Kartik Krishna Chaturthi (the fourth, until moonrise)

  • 2026 · Thursday, 29 October 2026
  • 2027 · Monday, 18 October 2027

Significance

Karva Chauth is a day-long fast traditionally kept by wives for the long life and well-being of their husbands — though it has widened, in many families, into a fast kept for one another. The name joins karva (an earthen pot) and chauth (the fourth lunar day).

Its emotional centre is the moonrise: the fast, held without food or water since before dawn, is broken only when the moon is sighted — usually viewed first through a sieve, then the spouse’s face viewed the same way, a small ritual of seeing-clearly before the day’s first sip of water.

How it’s observed

The day begins before dawn with sargi (a pre-fast meal), and runs without food or water until moonrise.
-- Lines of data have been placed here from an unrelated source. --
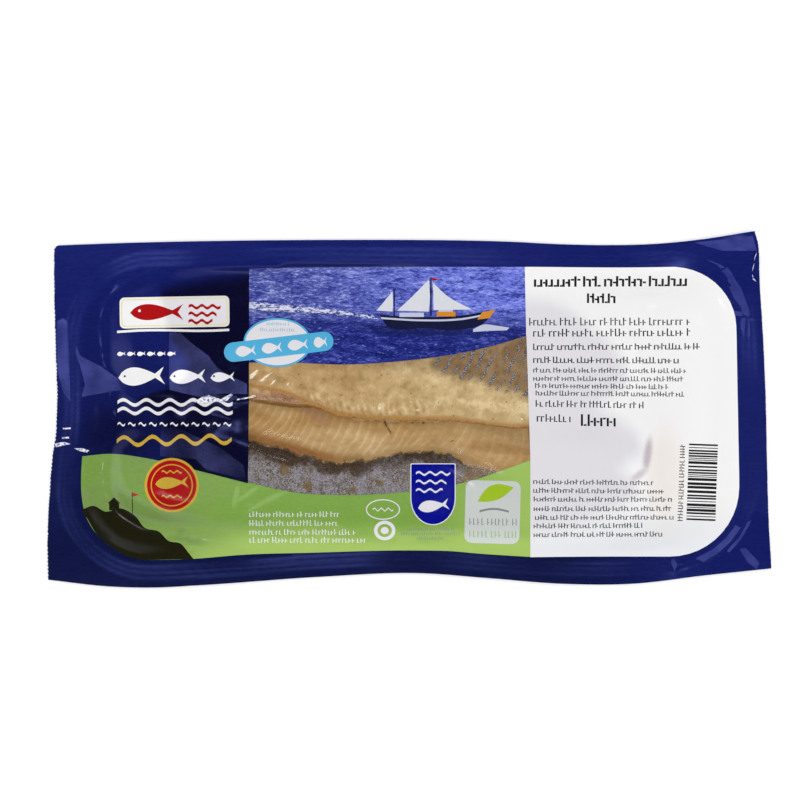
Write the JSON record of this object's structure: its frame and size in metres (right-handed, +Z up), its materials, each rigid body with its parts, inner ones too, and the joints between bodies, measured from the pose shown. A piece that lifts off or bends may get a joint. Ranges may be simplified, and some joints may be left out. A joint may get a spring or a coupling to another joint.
{
  "type": "smoked herring fillet pack",
  "caption": "Flat vacuum pack of smoked herring fillets: a printed film with a clear window, sealed all round to a formed lower film.",
  "frame": {"origin": "under the middle of the pack, on the surface that it lies on", "axes": "+X along the pack from the left cut edge to the curled right end, +Y across it towards the upper fillet, +Z up through the printed film"},
  "size_m": [0.2714, 0.1336, 0.0187],
  "materials": {
    "navy_film": "glossy navy laminate, plain",
    "printed_film": "glossy laminate printed navy with fields of white, green and sea blue",
    "clear_film": "clear glossy film, drawn tight",
    "skinned_flesh": "moist smoked flesh, smooth and tan with a silvery sheen",
    "cut_flesh": "moist smoked flesh with pale curved muscle lines",
    "silver_skin": "moist silver-grey skin with golden patches"
  },
  "bodies": {
    "root": {"bottom_film": "navy_film", "top_film": "printed_film", "window": "clear_film", "fillet_upper": "skinned_flesh", "fillet_middle": "cut_flesh", "fillet_lower": "silver_skin"}
  },
  "joints": []
}
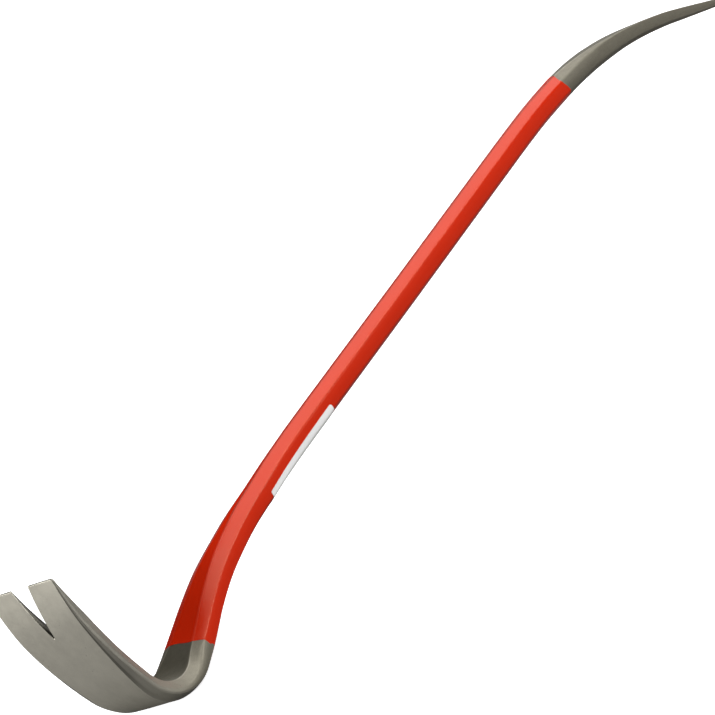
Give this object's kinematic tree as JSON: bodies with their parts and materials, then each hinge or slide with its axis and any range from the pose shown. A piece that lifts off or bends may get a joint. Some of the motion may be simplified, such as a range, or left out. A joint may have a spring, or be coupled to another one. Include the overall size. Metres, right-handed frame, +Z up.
{
  "type": "crowbar",
  "caption": "Hexagon steel gooseneck wrecking bar with a drawn chisel end, a tight fulcrum heel, a split nail-pulling claw, a red coat on the shank and a bare white sticker.",
  "frame": {"origin": "on the surface the bar rests on, under the middle of its bounding box", "axes": "+X from the claw to the chisel, +Y across the bar, +Z up, the way the claw points"},
  "size_m": [0.7782, 0.05, 0.1066],
  "materials": {
    "forged_steel": "forged and ground steel under a clear satin lacquer",
    "red_coat": "semi-gloss red enamel",
    "sticker_white": "bare white coated paper"
  },
  "bodies": {
    "root": {"forged_bar": "forged_steel", "red_coat": "red_coat", "sticker": "sticker_white"}
  },
  "joints": []
}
Women often gather in the afternoon to hear the Karva Chauth story; at night, the moon is greeted, water offered to it, and the fast broken. Henna, red dress, and the gathering of friends give the day its festival warmth.

The timing, explained

Karva Chauth falls on Krishna Chaturthi — the fourth day of the dark fortnight — in the month of Kartik, about nine days before Diwali. The fast ends at moonrise, which falls late on the fourth tithi, so the wait is genuinely a long one.